> _TASK DIRECTIONS_: Line by line, reproduce exactly the beginning of the listing below, ending with the line that contains "from FreeCAD import" and adding nothing.

> _RECORDS SHOWN_:
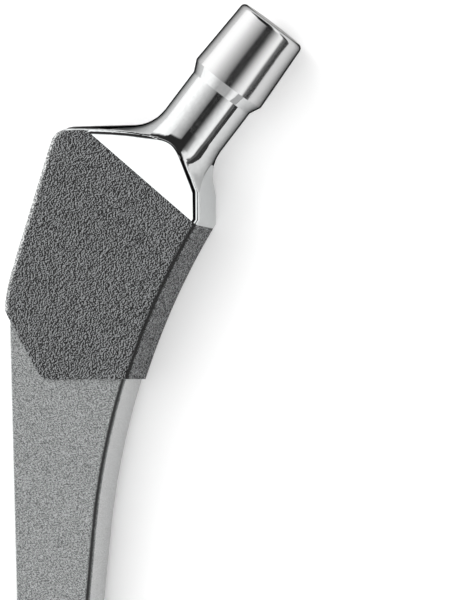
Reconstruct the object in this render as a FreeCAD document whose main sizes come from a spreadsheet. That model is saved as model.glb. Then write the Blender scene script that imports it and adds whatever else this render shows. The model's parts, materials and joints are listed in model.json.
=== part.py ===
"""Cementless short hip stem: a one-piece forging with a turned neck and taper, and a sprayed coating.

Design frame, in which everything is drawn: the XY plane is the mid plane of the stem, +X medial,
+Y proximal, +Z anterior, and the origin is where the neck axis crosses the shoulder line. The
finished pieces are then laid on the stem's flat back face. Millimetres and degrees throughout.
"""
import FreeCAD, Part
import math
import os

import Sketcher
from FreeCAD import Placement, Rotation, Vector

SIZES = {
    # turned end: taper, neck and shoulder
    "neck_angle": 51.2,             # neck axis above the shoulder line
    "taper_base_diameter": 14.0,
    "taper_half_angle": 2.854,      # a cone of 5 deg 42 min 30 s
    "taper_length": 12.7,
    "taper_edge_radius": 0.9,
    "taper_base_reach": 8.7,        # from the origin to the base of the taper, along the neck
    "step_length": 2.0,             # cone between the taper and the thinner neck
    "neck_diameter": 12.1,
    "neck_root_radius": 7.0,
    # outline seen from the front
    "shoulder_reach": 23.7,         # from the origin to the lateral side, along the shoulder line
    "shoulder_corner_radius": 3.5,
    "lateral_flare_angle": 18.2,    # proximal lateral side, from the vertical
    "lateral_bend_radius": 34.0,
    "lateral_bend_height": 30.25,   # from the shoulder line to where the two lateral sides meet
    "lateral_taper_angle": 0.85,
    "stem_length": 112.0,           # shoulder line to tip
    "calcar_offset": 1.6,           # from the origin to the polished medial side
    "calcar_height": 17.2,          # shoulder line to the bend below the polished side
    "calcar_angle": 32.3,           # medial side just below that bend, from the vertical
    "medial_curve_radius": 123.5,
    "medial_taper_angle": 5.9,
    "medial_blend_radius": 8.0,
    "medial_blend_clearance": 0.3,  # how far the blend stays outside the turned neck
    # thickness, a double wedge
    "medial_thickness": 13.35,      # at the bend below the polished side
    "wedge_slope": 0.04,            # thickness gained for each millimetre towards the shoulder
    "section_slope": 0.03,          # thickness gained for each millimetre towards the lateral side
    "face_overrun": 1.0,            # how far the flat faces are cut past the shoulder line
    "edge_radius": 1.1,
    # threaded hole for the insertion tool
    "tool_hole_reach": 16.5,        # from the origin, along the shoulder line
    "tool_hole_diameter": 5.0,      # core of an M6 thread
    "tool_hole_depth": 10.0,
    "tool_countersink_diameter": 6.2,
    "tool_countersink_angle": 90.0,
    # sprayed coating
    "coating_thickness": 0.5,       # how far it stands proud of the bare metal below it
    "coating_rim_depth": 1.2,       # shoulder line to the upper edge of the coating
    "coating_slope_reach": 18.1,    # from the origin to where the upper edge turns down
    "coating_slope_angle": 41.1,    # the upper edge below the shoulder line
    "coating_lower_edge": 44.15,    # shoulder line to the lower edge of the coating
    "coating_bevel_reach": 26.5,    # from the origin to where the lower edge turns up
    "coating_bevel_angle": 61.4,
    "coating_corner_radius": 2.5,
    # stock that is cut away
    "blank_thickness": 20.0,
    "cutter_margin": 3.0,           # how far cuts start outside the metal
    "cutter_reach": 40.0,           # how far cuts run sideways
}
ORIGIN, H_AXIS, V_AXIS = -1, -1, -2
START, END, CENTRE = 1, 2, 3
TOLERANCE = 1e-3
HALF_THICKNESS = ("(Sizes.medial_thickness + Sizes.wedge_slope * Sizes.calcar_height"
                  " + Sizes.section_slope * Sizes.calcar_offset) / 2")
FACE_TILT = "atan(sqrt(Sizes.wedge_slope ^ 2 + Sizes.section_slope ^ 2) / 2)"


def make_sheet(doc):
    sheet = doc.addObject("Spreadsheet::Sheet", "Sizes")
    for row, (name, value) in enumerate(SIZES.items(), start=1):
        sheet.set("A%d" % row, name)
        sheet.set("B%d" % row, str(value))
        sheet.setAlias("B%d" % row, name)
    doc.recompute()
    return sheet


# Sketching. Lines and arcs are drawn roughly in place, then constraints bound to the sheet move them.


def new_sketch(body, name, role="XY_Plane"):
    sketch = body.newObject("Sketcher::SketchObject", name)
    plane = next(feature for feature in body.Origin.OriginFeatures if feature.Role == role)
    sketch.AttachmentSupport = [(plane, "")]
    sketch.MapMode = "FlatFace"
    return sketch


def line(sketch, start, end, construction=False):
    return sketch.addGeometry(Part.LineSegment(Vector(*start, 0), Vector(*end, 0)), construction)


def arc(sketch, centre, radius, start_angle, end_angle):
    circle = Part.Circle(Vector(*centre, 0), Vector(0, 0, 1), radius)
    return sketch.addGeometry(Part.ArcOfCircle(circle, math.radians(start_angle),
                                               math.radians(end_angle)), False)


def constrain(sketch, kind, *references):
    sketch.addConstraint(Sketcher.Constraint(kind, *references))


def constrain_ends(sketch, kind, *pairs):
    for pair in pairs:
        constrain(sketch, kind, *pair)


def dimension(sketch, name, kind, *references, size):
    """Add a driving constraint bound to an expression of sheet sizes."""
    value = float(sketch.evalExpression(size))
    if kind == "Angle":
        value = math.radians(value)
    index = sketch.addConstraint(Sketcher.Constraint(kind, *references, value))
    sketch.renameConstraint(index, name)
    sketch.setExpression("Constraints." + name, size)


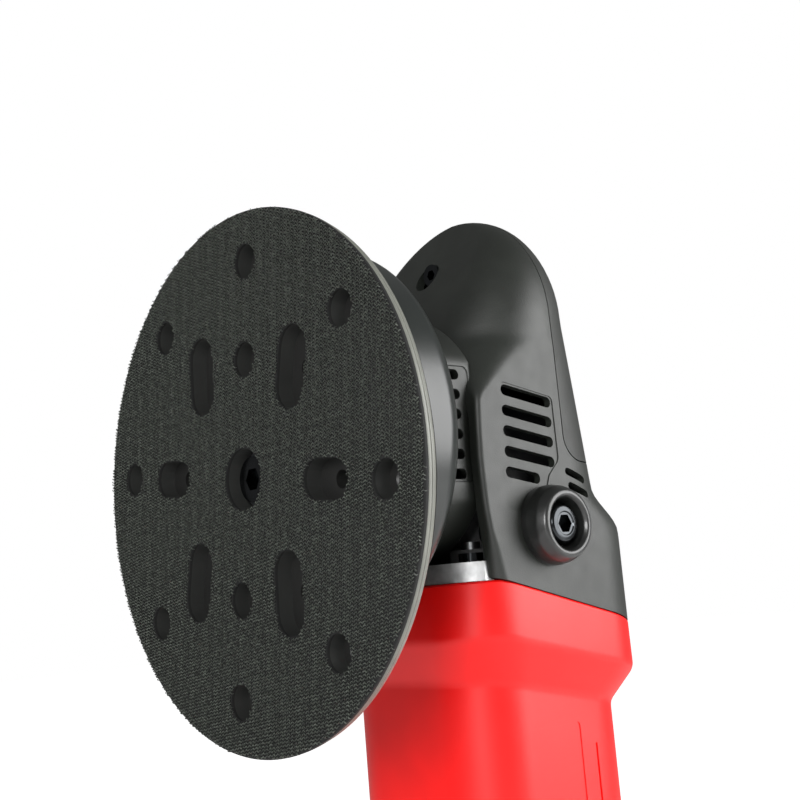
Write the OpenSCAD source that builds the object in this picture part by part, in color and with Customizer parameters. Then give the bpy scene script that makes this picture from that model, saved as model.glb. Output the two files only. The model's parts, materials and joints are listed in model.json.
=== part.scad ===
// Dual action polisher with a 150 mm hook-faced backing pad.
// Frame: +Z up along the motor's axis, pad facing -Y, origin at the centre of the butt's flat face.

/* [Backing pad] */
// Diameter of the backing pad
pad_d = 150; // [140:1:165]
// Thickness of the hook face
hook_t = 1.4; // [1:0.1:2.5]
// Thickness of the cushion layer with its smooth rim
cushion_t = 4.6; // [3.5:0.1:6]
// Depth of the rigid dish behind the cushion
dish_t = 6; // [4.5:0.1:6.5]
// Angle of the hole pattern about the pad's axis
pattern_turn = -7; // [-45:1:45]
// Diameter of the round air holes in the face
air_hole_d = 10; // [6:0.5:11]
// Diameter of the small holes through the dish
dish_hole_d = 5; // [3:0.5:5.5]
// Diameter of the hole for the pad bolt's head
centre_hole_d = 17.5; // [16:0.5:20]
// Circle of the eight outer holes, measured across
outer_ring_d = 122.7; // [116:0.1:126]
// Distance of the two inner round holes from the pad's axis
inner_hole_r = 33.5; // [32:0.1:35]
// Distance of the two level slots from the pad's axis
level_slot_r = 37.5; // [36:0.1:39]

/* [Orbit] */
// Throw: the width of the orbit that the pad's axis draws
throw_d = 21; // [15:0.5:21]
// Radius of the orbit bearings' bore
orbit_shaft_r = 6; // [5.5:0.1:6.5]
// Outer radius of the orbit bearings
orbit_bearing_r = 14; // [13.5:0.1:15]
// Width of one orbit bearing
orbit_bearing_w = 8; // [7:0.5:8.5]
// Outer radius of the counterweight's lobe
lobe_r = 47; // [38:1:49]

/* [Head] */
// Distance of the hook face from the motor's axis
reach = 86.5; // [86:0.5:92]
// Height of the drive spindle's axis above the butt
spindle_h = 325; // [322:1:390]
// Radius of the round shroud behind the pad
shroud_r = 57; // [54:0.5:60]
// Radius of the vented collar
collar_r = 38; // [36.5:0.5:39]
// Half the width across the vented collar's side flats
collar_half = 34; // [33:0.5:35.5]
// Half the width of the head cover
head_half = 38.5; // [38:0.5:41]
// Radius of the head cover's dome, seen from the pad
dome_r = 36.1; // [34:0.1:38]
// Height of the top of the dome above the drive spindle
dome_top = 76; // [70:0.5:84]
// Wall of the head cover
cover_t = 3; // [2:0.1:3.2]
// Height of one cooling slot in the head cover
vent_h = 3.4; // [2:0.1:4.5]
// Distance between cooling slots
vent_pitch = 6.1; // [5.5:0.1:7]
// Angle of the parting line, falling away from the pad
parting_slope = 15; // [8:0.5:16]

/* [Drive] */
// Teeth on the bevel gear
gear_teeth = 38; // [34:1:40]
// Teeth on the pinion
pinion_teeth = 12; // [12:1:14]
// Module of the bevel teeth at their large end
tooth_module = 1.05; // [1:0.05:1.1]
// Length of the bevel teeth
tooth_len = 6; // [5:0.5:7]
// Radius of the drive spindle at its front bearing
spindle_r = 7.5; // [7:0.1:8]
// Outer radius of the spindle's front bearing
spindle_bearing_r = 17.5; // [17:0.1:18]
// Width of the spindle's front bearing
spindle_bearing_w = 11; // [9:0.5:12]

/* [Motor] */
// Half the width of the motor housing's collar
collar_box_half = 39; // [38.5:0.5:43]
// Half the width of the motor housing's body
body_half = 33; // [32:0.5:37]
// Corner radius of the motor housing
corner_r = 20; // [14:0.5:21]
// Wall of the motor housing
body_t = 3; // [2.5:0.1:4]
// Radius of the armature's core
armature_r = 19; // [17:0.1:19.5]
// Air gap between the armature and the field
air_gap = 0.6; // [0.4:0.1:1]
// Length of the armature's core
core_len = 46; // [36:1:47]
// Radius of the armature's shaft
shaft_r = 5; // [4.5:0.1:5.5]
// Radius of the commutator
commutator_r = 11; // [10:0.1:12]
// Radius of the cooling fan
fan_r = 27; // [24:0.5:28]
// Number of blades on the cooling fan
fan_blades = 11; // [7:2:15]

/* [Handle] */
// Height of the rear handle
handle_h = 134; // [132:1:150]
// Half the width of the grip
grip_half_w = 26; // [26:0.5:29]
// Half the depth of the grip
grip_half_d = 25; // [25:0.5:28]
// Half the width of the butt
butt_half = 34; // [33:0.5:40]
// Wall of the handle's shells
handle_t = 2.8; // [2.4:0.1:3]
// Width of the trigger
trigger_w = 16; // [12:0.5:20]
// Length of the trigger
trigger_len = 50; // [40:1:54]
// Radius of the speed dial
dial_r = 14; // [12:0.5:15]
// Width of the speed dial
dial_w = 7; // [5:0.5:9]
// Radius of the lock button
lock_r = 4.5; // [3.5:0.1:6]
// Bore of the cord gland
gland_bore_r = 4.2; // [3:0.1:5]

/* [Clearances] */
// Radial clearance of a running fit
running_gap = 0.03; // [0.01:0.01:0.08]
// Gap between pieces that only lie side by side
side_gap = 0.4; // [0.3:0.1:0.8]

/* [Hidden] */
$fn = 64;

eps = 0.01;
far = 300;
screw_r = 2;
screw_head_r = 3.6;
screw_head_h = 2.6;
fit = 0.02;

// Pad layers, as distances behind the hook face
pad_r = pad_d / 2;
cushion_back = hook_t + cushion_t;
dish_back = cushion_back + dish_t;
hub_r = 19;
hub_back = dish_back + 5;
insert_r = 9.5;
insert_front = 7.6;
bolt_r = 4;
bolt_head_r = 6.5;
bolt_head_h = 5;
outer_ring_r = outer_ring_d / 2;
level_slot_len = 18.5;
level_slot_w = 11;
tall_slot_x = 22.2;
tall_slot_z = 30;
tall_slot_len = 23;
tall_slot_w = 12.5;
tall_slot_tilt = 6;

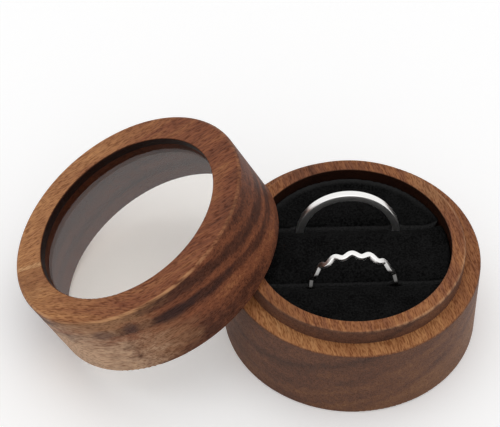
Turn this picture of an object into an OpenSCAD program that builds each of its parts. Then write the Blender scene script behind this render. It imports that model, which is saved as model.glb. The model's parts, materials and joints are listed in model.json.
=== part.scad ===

> _ANSWER FOR THE TASK_:
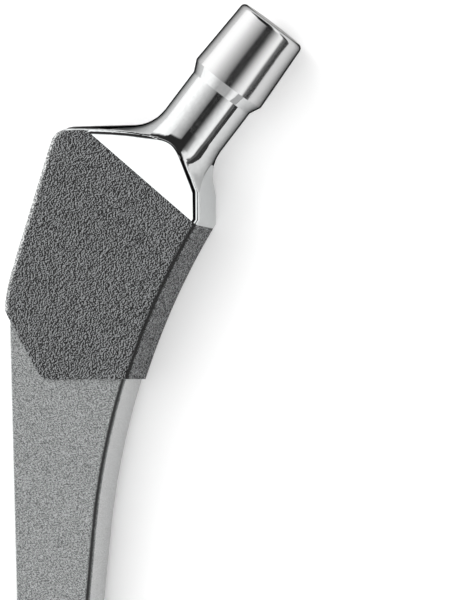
Reconstruct the object in this render as a FreeCAD document whose main sizes come from a spreadsheet. That model is saved as model.glb. Then write the Blender scene script that imports it and adds whatever else this render shows. The model's parts, materials and joints are listed in model.json.
=== part.py ===
"""Cementless short hip stem: a one-piece forging with a turned neck and taper, and a sprayed coating.

Design frame, in which everything is drawn: the XY plane is the mid plane of the stem, +X medial,
+Y proximal, +Z anterior, and the origin is where the neck axis crosses the shoulder line. The
finished pieces are then laid on the stem's flat back face. Millimetres and degrees throughout.
"""
import FreeCAD, Part
import math
import os

import Sketcher
from FreeCAD import Placement, Rotation, Vector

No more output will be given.